Avengers: Czas Ultrona
Avengers: Age of Ultron
Może nie powinnam, ale zwykłam patrzeć na filmy produkcji Marcela
inaczej niż na inne produkcje. Idąc na film o superbohaterach oczekujesz
konkretnych rzeczy. Wartkiej akcji, efektownych scen batalistycznych i
zgłębienia tajemnic życia niesamowitej postaci.
Co jeżeli zamiast jednego bohatera mamy ich kliku i naraz
wszystkich postanawiają dopaść własne demony? Co takiego doprowadzana
niesamowitą grupę Avengers na skraje zdrowia psychicznego? Zapraszam na krótką
recenzję Avengers: Czas Ultrona.
Zacznijmy jednak od początku.
Nasza grupa ma się dobrze. Od pierwszych minut widzimy ich kolokwialnie rzecz
ujmując w ”akcji”. Podczas szturmu na bazę Hydry dokonują(bardzo bolesnego)

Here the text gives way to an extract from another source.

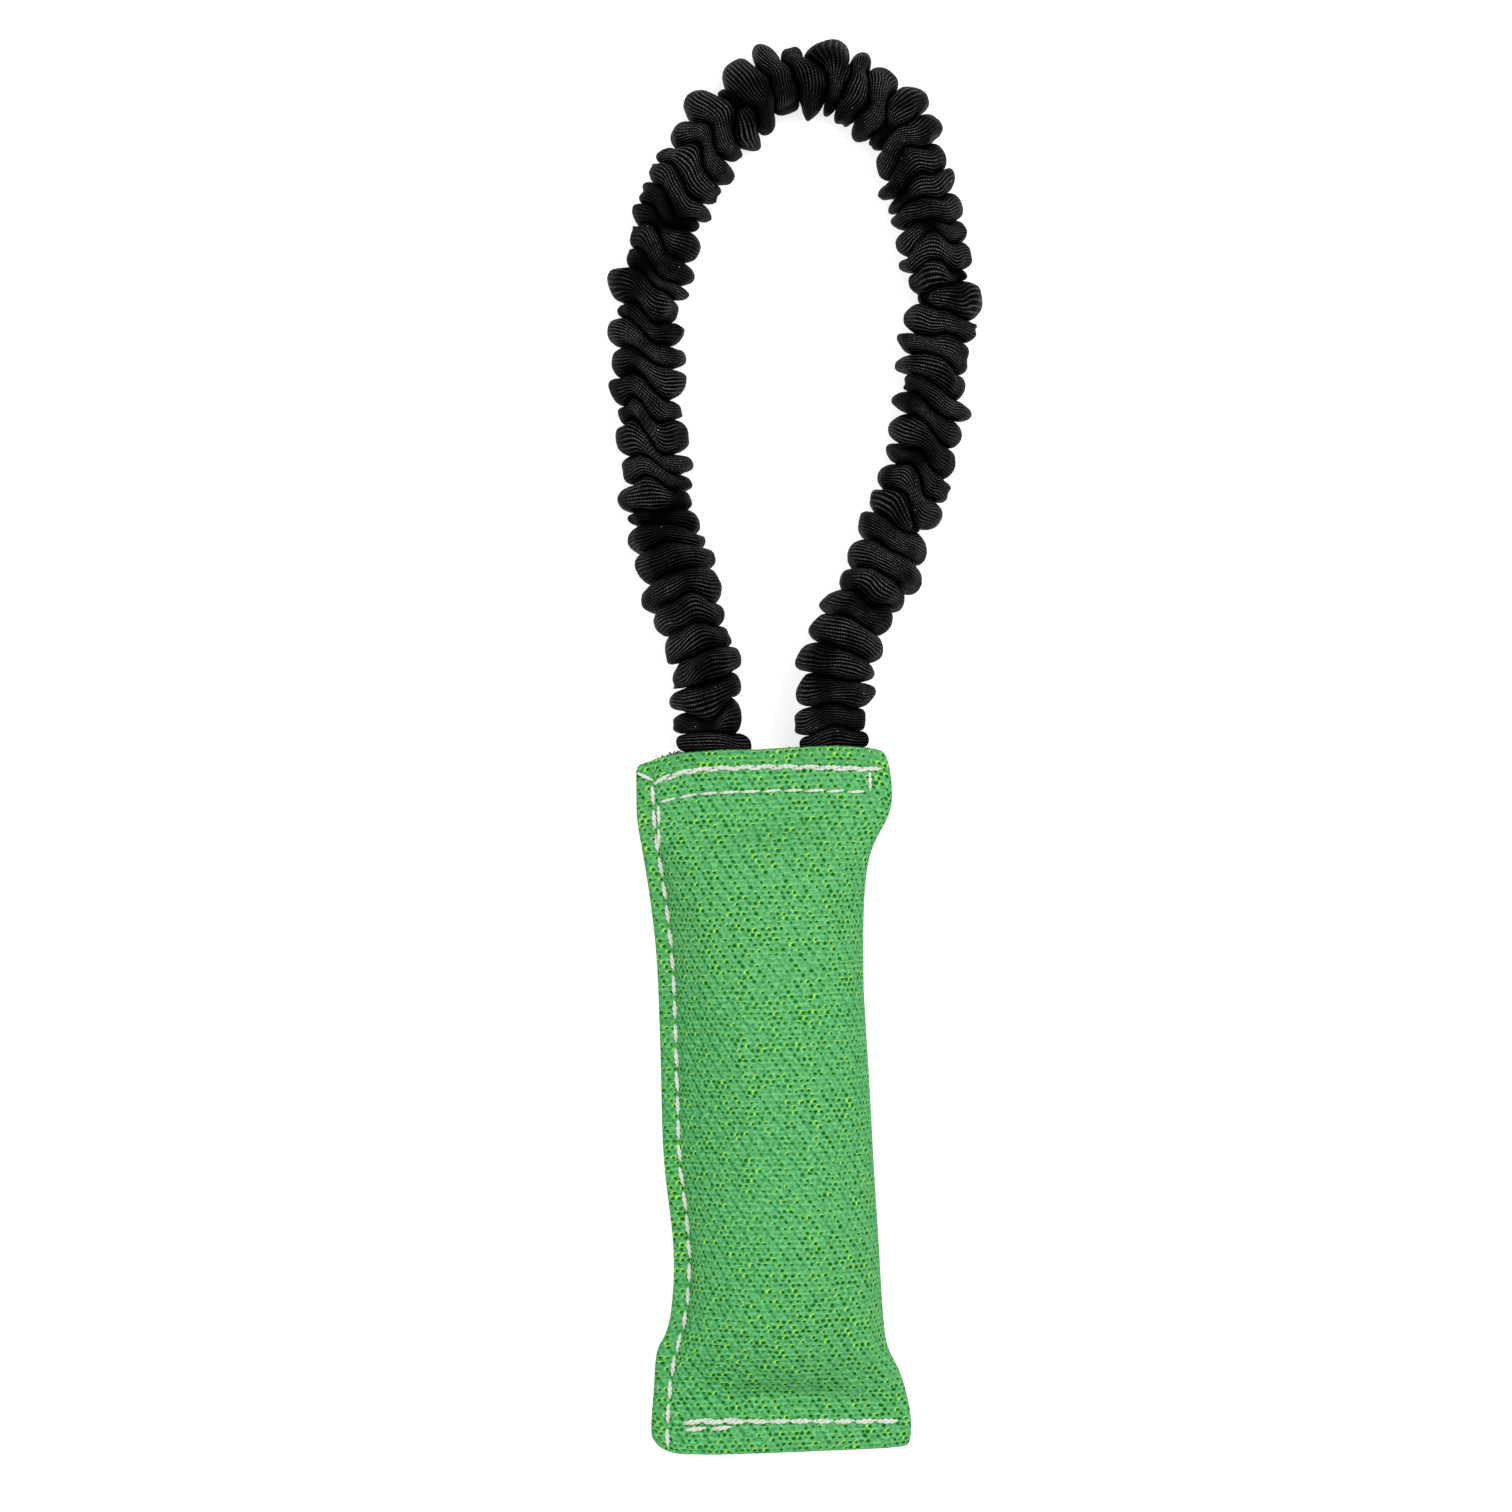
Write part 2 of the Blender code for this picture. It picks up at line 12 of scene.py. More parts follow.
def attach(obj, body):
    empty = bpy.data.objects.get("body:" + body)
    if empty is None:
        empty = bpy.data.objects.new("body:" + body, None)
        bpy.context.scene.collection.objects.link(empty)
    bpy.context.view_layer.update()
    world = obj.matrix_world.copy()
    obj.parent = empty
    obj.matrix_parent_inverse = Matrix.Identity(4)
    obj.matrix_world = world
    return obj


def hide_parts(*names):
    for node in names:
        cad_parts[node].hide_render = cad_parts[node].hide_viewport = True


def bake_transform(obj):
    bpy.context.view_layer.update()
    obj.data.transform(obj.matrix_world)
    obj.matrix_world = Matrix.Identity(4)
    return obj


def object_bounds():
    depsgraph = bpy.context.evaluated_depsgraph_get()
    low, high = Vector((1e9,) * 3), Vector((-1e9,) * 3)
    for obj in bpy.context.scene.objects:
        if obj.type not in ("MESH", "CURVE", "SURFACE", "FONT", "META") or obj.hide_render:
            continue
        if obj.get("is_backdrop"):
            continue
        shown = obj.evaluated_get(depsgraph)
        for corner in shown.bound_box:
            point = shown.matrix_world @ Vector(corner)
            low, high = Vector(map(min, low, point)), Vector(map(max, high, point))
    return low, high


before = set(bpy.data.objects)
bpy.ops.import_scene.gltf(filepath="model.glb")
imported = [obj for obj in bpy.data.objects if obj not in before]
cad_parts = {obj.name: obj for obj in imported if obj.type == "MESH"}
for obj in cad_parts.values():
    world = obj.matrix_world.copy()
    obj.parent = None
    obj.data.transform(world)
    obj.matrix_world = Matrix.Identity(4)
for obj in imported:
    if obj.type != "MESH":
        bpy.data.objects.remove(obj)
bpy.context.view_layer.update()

odkrycia. Współpracownikami wrogiego obozu okazuje się „ulepszone” rodzeństwo,
które znacznie utrudnia im przeprowadzenie zadania. O ile Quicksilver zagrozić może
tylko fizycznie naszej drużynie, tylez umiejętności Scarlet Witch okażą się
dużo groźniejszew skutkach. Ta bowiem będzie podsycać niepokojące wizję, manipulować
myślami tym samym od środka niszczyć relacje. Jej działania będą też
niebezpośrednim bodźcem dla którego powstanie Ultron. Z chęci zemsty rodzeństwo
zaczyna z nim współpracować mając na celu likwidację superbohaterów, chociaż
szczególną niesympatię okazują Tonyemu Starkowi.

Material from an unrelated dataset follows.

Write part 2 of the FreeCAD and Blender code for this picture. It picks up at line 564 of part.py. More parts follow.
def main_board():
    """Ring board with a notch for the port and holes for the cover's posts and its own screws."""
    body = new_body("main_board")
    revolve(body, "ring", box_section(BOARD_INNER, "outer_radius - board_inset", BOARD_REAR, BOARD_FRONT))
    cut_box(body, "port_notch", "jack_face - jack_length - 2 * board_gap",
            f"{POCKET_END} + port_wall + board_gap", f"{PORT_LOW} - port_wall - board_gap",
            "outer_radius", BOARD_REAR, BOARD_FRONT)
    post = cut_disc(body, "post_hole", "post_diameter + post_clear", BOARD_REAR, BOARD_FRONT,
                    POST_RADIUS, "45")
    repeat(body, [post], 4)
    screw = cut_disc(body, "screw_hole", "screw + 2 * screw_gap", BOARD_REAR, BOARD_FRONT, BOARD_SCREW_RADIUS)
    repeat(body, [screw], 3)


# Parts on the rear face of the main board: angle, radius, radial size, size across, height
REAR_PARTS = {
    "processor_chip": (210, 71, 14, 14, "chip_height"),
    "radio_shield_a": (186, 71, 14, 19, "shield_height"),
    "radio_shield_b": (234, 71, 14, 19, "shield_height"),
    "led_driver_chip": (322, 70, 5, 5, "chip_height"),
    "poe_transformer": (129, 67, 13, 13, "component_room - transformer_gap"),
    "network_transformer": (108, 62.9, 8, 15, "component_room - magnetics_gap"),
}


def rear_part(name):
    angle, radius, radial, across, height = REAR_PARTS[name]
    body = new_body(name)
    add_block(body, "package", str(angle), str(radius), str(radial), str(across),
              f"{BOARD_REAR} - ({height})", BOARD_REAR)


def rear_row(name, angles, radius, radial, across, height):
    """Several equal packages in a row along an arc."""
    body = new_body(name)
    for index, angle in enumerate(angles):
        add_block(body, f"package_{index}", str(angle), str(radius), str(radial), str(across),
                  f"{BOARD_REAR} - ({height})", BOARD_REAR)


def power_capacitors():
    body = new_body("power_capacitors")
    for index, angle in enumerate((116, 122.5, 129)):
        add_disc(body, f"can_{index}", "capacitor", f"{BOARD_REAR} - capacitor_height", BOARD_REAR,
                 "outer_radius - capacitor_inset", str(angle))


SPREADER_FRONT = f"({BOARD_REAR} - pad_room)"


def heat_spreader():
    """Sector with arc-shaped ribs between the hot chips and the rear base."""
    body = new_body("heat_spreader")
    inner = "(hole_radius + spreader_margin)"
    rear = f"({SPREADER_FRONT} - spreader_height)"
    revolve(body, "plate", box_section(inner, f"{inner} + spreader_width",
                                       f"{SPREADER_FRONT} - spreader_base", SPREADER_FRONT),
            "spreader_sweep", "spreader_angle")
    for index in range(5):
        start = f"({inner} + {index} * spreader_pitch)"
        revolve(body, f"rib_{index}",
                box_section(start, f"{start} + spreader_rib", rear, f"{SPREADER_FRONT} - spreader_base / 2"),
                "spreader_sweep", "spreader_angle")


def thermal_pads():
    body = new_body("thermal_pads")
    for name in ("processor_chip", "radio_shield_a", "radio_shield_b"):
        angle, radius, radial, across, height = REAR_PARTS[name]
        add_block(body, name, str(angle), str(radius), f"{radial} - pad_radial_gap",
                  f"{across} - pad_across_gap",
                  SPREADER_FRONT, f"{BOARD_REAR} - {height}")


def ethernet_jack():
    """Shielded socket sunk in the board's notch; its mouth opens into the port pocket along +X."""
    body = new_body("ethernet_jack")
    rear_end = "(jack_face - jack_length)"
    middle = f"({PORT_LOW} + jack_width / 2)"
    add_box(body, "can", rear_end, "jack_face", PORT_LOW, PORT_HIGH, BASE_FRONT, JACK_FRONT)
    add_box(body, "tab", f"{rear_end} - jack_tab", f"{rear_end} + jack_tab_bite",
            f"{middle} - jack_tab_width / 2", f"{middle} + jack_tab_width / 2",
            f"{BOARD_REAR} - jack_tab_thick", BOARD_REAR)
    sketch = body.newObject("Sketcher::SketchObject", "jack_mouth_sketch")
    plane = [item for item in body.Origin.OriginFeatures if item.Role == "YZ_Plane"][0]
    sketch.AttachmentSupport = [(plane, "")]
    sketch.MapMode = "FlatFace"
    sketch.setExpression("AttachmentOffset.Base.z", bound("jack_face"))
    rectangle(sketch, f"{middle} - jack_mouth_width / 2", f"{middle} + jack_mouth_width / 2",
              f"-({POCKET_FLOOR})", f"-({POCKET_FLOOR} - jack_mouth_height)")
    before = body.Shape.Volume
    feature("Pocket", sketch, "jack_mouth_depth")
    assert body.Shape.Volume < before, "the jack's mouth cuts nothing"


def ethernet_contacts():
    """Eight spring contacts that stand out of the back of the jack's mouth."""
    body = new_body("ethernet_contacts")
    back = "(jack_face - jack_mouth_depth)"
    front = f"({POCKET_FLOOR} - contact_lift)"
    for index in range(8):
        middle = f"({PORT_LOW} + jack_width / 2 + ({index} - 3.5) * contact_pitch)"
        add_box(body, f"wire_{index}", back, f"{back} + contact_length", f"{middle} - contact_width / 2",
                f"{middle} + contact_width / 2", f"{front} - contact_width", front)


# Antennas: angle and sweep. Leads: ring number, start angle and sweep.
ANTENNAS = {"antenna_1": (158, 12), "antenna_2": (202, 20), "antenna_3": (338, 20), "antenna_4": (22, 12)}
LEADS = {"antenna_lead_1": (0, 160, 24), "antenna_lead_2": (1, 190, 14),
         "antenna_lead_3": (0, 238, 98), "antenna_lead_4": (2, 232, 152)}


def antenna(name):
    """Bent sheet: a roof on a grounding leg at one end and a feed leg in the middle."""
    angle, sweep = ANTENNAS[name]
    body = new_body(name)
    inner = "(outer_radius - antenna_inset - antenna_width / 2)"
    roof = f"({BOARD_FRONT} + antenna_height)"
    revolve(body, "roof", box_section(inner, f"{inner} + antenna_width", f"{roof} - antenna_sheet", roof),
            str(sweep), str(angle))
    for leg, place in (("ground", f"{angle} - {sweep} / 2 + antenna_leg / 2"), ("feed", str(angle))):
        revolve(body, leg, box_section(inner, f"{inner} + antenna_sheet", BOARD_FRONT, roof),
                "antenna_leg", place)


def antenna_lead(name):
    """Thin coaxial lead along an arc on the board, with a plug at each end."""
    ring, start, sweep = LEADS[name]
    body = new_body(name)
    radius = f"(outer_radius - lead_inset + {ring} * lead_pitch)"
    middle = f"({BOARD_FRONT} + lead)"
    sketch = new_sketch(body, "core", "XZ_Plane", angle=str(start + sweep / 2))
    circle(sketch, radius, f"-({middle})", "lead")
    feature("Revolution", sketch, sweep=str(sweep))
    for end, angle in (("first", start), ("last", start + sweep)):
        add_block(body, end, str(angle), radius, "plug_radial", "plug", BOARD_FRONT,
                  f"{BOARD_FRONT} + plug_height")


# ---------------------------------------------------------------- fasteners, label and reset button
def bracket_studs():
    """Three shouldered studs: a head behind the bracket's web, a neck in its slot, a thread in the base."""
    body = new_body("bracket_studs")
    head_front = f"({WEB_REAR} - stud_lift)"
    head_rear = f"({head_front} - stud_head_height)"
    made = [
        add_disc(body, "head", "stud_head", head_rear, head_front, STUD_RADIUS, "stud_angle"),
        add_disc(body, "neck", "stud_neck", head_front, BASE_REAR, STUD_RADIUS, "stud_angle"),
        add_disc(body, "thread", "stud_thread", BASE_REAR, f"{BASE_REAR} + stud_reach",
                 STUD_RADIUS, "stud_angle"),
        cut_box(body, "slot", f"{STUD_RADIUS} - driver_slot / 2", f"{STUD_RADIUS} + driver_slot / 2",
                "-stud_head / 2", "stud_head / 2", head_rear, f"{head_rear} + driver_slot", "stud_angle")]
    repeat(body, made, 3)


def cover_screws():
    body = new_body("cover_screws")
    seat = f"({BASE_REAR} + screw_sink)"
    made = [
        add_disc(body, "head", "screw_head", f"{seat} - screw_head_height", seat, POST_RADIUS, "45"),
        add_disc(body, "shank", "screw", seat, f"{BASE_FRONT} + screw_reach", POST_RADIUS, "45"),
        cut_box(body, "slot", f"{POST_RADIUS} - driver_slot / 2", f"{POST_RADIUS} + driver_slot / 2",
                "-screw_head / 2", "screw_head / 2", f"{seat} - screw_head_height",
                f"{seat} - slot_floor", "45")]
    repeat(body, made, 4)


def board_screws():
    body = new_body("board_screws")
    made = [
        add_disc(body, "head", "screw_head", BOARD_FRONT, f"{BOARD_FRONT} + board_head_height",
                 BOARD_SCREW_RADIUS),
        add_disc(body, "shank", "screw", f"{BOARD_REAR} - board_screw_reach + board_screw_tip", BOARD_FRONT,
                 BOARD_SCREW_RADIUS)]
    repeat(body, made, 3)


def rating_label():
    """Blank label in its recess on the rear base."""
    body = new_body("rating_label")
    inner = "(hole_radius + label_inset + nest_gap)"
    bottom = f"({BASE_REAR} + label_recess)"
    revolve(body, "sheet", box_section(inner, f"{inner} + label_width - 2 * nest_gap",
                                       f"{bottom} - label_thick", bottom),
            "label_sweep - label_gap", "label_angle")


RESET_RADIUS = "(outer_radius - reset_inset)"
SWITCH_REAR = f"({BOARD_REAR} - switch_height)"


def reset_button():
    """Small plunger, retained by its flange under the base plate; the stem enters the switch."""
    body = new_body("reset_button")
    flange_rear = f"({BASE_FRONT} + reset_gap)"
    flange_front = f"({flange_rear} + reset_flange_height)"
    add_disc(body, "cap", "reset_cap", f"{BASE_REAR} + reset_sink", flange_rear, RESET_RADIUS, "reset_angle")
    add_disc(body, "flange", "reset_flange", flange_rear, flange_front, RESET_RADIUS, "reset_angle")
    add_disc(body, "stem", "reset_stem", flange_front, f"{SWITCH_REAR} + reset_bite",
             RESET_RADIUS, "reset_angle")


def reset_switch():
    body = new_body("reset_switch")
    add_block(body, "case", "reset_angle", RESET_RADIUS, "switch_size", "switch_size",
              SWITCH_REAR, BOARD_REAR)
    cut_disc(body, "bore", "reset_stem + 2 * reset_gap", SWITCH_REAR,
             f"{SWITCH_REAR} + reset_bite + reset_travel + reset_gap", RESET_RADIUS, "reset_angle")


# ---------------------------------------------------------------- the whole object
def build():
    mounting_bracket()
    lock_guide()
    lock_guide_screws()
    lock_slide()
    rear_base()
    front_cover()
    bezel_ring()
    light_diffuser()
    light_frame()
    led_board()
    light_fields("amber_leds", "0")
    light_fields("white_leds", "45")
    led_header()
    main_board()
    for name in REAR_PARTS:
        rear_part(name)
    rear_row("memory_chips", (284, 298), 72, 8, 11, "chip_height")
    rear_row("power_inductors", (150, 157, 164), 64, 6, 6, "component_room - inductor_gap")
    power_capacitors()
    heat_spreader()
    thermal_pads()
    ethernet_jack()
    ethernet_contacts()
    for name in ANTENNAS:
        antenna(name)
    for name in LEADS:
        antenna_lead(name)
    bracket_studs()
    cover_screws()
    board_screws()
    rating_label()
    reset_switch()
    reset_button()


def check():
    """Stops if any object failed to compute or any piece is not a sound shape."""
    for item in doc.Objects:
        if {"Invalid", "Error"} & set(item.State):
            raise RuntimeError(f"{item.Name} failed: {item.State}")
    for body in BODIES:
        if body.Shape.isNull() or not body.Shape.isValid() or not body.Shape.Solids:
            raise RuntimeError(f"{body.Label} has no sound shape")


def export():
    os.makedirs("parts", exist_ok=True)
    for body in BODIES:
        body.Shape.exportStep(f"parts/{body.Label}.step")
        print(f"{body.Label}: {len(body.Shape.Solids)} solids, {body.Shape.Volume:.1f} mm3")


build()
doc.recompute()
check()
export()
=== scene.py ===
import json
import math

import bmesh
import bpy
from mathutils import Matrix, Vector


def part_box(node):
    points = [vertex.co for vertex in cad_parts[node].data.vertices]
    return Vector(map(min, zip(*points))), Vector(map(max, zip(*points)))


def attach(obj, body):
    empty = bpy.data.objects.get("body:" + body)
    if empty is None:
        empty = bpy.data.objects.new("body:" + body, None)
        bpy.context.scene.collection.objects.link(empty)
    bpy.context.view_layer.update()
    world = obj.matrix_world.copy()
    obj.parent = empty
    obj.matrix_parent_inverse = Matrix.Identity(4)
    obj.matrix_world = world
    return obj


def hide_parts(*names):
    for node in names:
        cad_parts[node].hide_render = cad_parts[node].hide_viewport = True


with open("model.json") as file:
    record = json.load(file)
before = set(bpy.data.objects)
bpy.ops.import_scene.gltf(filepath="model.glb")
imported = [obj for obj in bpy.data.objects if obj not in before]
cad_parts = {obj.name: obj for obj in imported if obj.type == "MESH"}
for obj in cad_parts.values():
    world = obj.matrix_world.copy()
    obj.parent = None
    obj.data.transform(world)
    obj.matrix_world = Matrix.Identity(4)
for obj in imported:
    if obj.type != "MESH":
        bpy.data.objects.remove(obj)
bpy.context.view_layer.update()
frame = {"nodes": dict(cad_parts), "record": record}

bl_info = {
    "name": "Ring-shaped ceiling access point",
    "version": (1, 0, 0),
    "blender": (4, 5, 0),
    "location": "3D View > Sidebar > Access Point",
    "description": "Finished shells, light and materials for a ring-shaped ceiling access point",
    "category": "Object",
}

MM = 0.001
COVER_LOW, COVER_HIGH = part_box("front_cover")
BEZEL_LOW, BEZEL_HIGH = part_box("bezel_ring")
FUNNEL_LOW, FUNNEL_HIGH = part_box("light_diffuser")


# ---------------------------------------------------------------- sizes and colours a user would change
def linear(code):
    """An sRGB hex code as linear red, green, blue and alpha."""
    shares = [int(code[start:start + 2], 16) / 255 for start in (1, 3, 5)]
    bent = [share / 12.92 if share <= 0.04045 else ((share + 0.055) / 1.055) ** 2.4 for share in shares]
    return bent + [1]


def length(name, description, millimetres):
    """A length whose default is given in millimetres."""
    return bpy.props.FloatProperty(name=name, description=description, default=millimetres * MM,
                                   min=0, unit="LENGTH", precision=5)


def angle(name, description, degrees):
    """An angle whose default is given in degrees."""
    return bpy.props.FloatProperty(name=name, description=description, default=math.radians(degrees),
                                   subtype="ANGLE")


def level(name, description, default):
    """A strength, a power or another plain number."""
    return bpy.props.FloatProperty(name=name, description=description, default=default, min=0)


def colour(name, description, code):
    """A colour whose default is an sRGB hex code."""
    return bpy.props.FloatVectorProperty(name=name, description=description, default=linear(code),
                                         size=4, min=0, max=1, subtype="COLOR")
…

Kim jest zaś ów wspomniany i
przede wszystkim tytułowy bohater? Nie zdradzając za wiele z treści można
stwierdzić, że jest trochę zbuntowanym bohaterem. Stworzony z dobrych intencji,
postanawia zinterpretować je na swój sposób. W konsekwencji zaczyna uznawać, ze
najlepszym sposobem na ochronę świata, będzie likwidacja Avengers. A przy
okazji całej ludzkości.
Musze przyznać, że sceny walki
(zwłaszcza, że miałam okazję widzieć je w technice 3D) są bardzo imponujące mimo
iż tak naprawdę nie przepełniają one całego filmu- warto jednak na nie czekać. Oczywiście
szczególnie ciekawie prezentuje się ostateczna rozgrywka (na która trzeba
trochę czekać).
W filmie znalazło się miejsce na
dwa bardzo ciepłe, ładne (inaczej ciężko to określić, chociaż to słowo w tym
kontekście brzmi interesująco) wątki. Chodzi tutaj o rodzinę Sokolego Oka (ta
odmiana również brzmi ciekawie) oraz wątek miłosny między Czarną Wdową a Hulkiem/
Doktorem Banerem. Bardzo ładnie Ci bohaterowie w obliczu ciężkich przeżyć odnajdują
wspólny język i ukojenie w sobie nawzajem. Uważam jednak, ze niektóre ich
wspólne sceny były przerysowane. Za słodkie.
Podsumowując- warto wybrać się na
ten obraz. Jest to klasyczny, pełen dynamiki Marvel w którym jednak nie
zabrakło tym razem bardzo fabularnych przerywników. Film treściowo dotyka
trudnej przeszłości grupy tym samym wiele wnosząc do historii każdego z osobna.
Serdecznie polecam zarówno tą jak i poprzednią część serii.